都市が風に打たれ、愛が錆びついていく描写は、現実世界での関係の脆さや疲弊を示し、二人が直面している困難の厳しさを強調する。一方で、語り手は荒廃の中にも相手と共に向かう場所を見いだし、そこに同行することこそが自らにできるすべてだと捉えている。破壊と再生を往復するような愛の有り様が、広大な風景描写と重ね合わせて提示される。

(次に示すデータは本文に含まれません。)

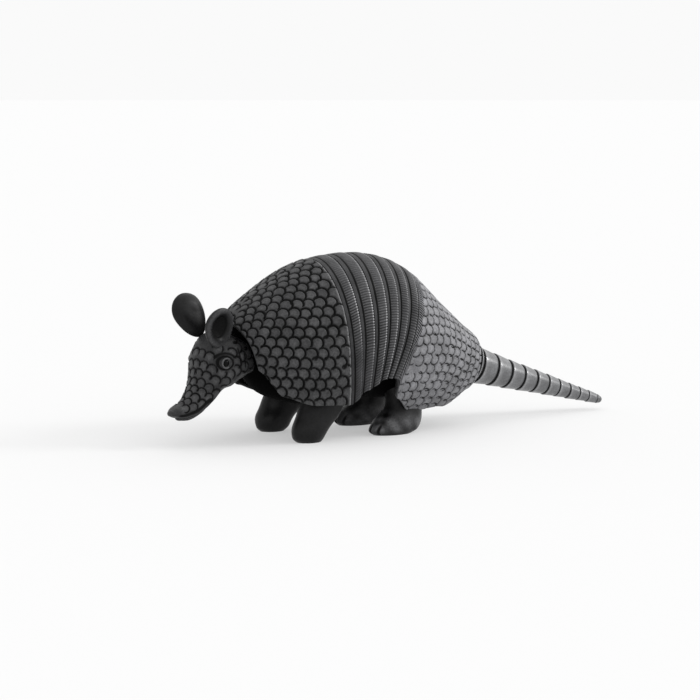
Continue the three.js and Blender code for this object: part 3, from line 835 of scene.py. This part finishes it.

全体として、逃避ではなく精神的超越への希求が核となり、過酷な現実と希望が交錯する中で、相手と共に歩むことを唯一の確かな行為として描く構成になっている。

着想

ボノがこの曲の着想を得たのは、北アイルランドのベルファストに関する話を聞いたときだった。そこでは、人が住んでいる通りを見れば、その人の宗教や経済状況が一目で分かるという。彼はこれを、エチオピアを訪れた際に感じた匿名性と対比し、「この曲の主人公は、このコントラストに気づき、人々の間にそうした区別がない世界、つまり『通りに名前がない場所』を思い描いている。僕にとって、素晴らしいロックンロールのコンサートとは、そうした場所であるべきなんだ。みんなが一つになれる場所……おそらく、それはすべての芸術の夢でもある。人々の間にある障壁や分断を取り払い、最も大切なものに触れることこそが目的なのかもしれない」と語っている。ボノはこの曲の歌詞を、人道支援のために妻のアリ・ヒューソンとエチオピアを訪れた際に書き始めた。最初のメモは、村に滞在している間にエチケット袋に書き留めたものだった。

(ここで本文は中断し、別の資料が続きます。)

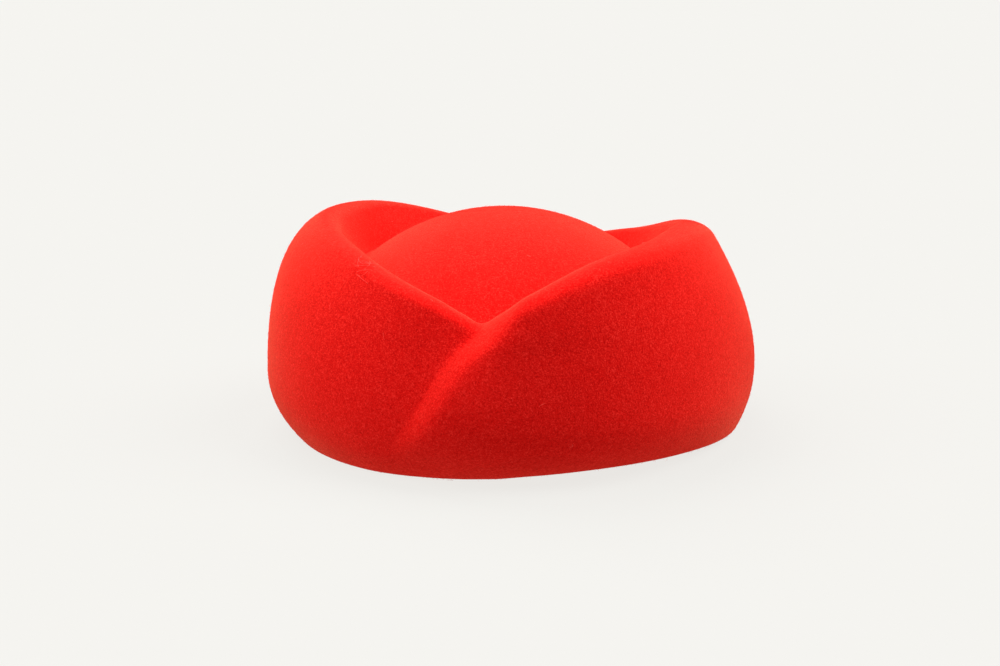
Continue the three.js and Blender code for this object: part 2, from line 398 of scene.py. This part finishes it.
# %% [markdown]
# ## Thickness and the cut hem
#
# The wall is 2.5 mm of felt. The inside is the outside again, one thickness further in and
# turned to face inwards, and a band of faces bridges the two along the hem. A Solidify modifier
# would do the same, but it tilts the hem's edge, and a hatter cuts it level with the table. The
# band's two edges are softened, because felt can't hold a sharp corner.

# %% Give the felt its thickness
HEM_ROUND = 0.0009
HEM_ROUND_STEPS = 3


def mesh_data(name, mesh):
    """Turns a bmesh into mesh data, and frees it."""
    data = bpy.data.meshes.new(name)
    mesh.to_mesh(data)
    mesh.free()
    return data


def inner_wall(outer):
    inner = outer.copy()
    inner.normal_update()
    moves = []
    for vert in inner.verts:
        away = vert.normal.copy()
        if vert.is_boundary:
            away.z = 0
            away.normalize()
        moves.append(away * FELT)
    for vert, move in zip(inner.verts, moves):
        vert.co -= move
    bmesh.ops.reverse_faces(inner, faces=inner.faces)
    return inner


def felt_shell(outer):
    shell = outer.copy()
    inner = mesh_data("inner_wall", inner_wall(outer))
    shell.from_mesh(inner)
    bpy.data.meshes.remove(inner)
    rims = [edge for edge in shell.edges if edge.is_boundary]
    bmesh.ops.bridge_loops(shell, edges=rims)
    bmesh.ops.bevel(
        shell, geom=rims, offset=HEM_ROUND, offset_type="OFFSET", segments=HEM_ROUND_STEPS,
        profile=0.5, affect="EDGES", material=-1,
    )
    return shell


def add_piece(name, data, material):
    """Makes a piece of felt that stays on the hat's body."""
    data.materials.append(material)
    piece = bpy.data.objects.new(name, data)
    bpy.context.scene.collection.objects.link(piece)
    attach(piece, "root")
    return piece


shell_mesh = felt_shell(outer_felt)
print("shell:", len(shell_mesh.faces), "faces")

# %% [markdown]
# ## Shader sums
#
# A finish is easier to read as a sum than as a list of nodes. This class wraps the output of a
# node, so that adding or multiplying two of them adds the Math node that does it.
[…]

ボノによれば、この曲は「超越、昇華、あるいはそれに類するもの」を表しているという。彼は『ヨシュア・トゥリー』以前の自身の歌詞の多くを「スケッチ」と表現しており、「『Where the Streets Have No Name』は、このアルバムの他のどの曲よりも過去のU2らしい楽曲だ。なぜなら、これはスケッチにすぎない。僕はただ、ある場所を描写しようとしたんだ。それは精神的な場所かもしれないし、ロマンチックな場所かもしれない。ただ、その感覚を描こうとした」と語っている。

ジャーナリストたちの解釈

この曲の歌詞の解釈は多岐にわたる。ジャーナリストのマイケル・キャンベルは、「この歌詞は『希望のメッセージ』を送り、階級、富、民族、その他あらゆる恣意的な基準による分断がない世界を願っている」と述べている。ボノ自身も「曲の舞台について、実はよく分かっていない。以前はベルファストのことだと思っていた……」と語っている。ジャーナリストのナイル・ストークスは、ボノとアリがボランティアとしてエチオピアを訪れた際の経験が、この曲のタイトルに影響を与えたと考えている。ボノ自身はこの歌詞に対し、複雑な感情を抱いており、「今になって振り返ると、この曲にはポップミュージック史上最も平凡なカップリングが含まれていると認めざるを得ない。でも、同時にこの曲には最も大きなテーマが込められている。不思議なことに、それがうまく機能しているんだ。もし、あまりに深刻に語りすぎると伝わらない。でも、逆に軽く流してしまえば、ちゃんと伝わる。その矛盾を、僕は受け入れた」と述べている。

ボノ本人が語る歌詞の解釈

2017年のインタビューで、ボノはこの曲の歌詞が未完成であると今でも感じていると語り、「これはスケッチに過ぎない。本当はもっと書き直したかったんだ」と述懐している。彼は特に「hide」と「inside」の韻を踏んだことを後悔しているという。しかし、エッジはこの意見に反対し、「この曲は素晴らしいし、ボノは自分に厳しすぎる」と擁護した。また、イーノも「未完成の歌詞だからこそ、聴き手が自由に解釈できる余地がある」と評価している。

タイトル「Where the streets have no name」の意味

繰り返される「Where the Streets Have No Name」というフレーズは、ボノがエチオピアで感じた匿名性から着想を得たものであり、このフレーズは特定の一つの街を指すのではなく、通りに名前がつけられていない地域や世界全体を象徴的に表すフレーズになっている。

そのため、「名もなき街へ」という訳は正確ではなく、その場所(地域、国、世界)全体で通りに名前がついていないという意味を反映した「通りに名前がない場所へ」というような訳にする必要がある。